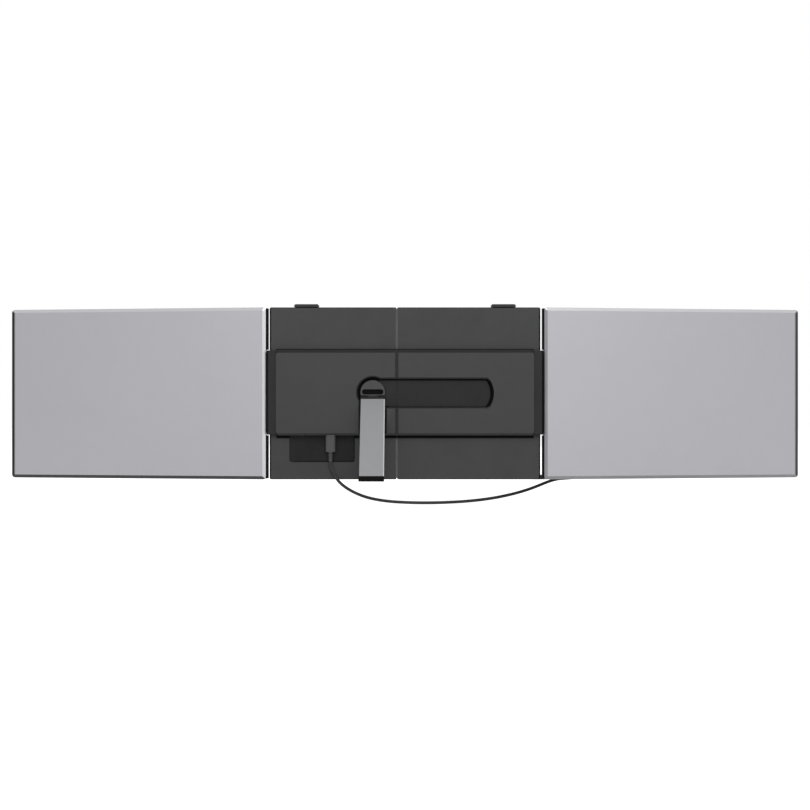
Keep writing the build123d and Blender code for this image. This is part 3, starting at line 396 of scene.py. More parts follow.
def new_group(name, inputs, outputs):
    """A group with named inputs (label: default) and outputs (label: kind), and its object coordinates."""
    group = bpy.data.node_groups.new(name, "ShaderNodeTree")
    for label, value in inputs.items():
        kind = "Color" if isinstance(value, tuple) else "Float"
        socket = group.interface.new_socket(name=label, in_out="INPUT", socket_type=f"NodeSocket{kind}")
        socket.default_value = value
    for label, kind in outputs.items():
        group.interface.new_socket(name=label, in_out="OUTPUT", socket_type=f"NodeSocket{kind}")
    given, result = group.nodes.new("NodeGroupInput").outputs, group.nodes.new("NodeGroupOutput")
    return group, given, result, node(group, "TexCoord").outputs["Object"]


# %% The grain groups
def moulded_grain_group():
    """Rounded pits between low ridges, as a spark-eroded mould leaves them."""
    group, given, result, place = new_group("moulded_grain", {"Scale": 1800.0}, {"Height": "Float"})
    pits = node(group, "TexVoronoi", {"Vector": place, "Scale": given["Scale"]}, feature="SMOOTH_F1")
    dust = noise(group, place, maths(group, "MULTIPLY", given["Scale"], 2.7), detail=2.0)
    half_dust = maths(group, "MULTIPLY", dust, 0.5)
    feed(group, result, {"Height": maths(group, "ADD", pits.outputs["Distance"], half_dust)})
    return group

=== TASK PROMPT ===
Reproduce the material exactly, with every line intact.

=== WRITTEN REPLY ===
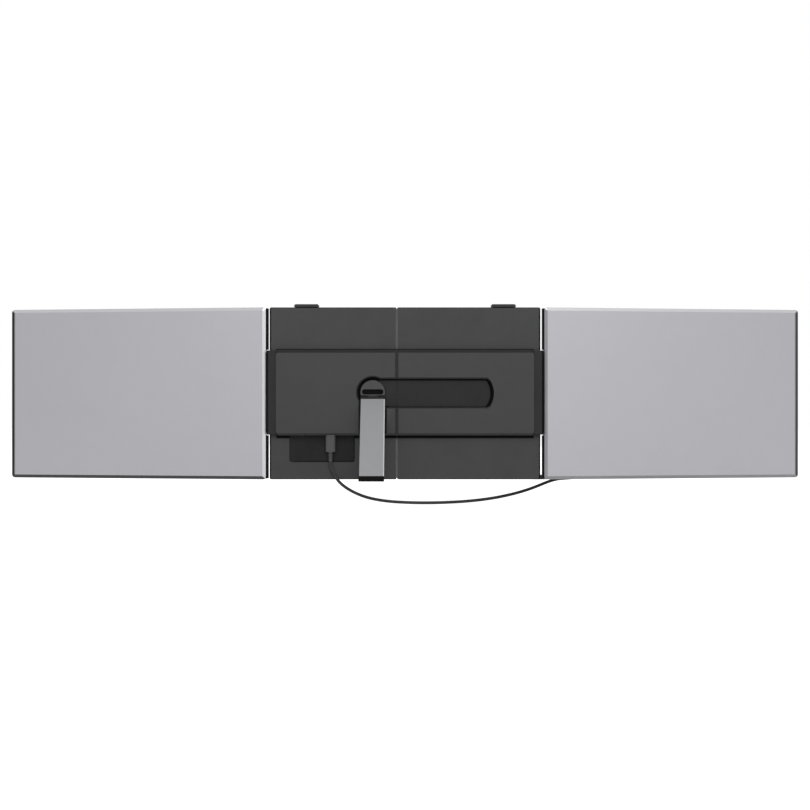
Keep writing the build123d and Blender code for this image. This is part 3, starting at line 396 of scene.py. More parts follow.
def new_group(name, inputs, outputs):
    """A group with named inputs (label: default) and outputs (label: kind), and its object coordinates."""
    group = bpy.data.node_groups.new(name, "ShaderNodeTree")
    for label, value in inputs.items():
        kind = "Color" if isinstance(value, tuple) else "Float"
        socket = group.interface.new_socket(name=label, in_out="INPUT", socket_type=f"NodeSocket{kind}")
        socket.default_value = value
    for label, kind in outputs.items():
        group.interface.new_socket(name=label, in_out="OUTPUT", socket_type=f"NodeSocket{kind}")
    given, result = group.nodes.new("NodeGroupInput").outputs, group.nodes.new("NodeGroupOutput")
    return group, given, result, node(group, "TexCoord").outputs["Object"]


# %% The grain groups
def moulded_grain_group():
    """Rounded pits between low ridges, as a spark-eroded mould leaves them."""
    group, given, result, place = new_group("moulded_grain", {"Scale": 1800.0}, {"Height": "Float"})
    pits = node(group, "TexVoronoi", {"Vector": place, "Scale": given["Scale"]}, feature="SMOOTH_F1")
    dust = noise(group, place, maths(group, "MULTIPLY", given["Scale"], 2.7), detail=2.0)
    half_dust = maths(group, "MULTIPLY", dust, 0.5)
    feed(group, result, {"Height": maths(group, "ADD", pits.outputs["Distance"], half_dust)})
    return group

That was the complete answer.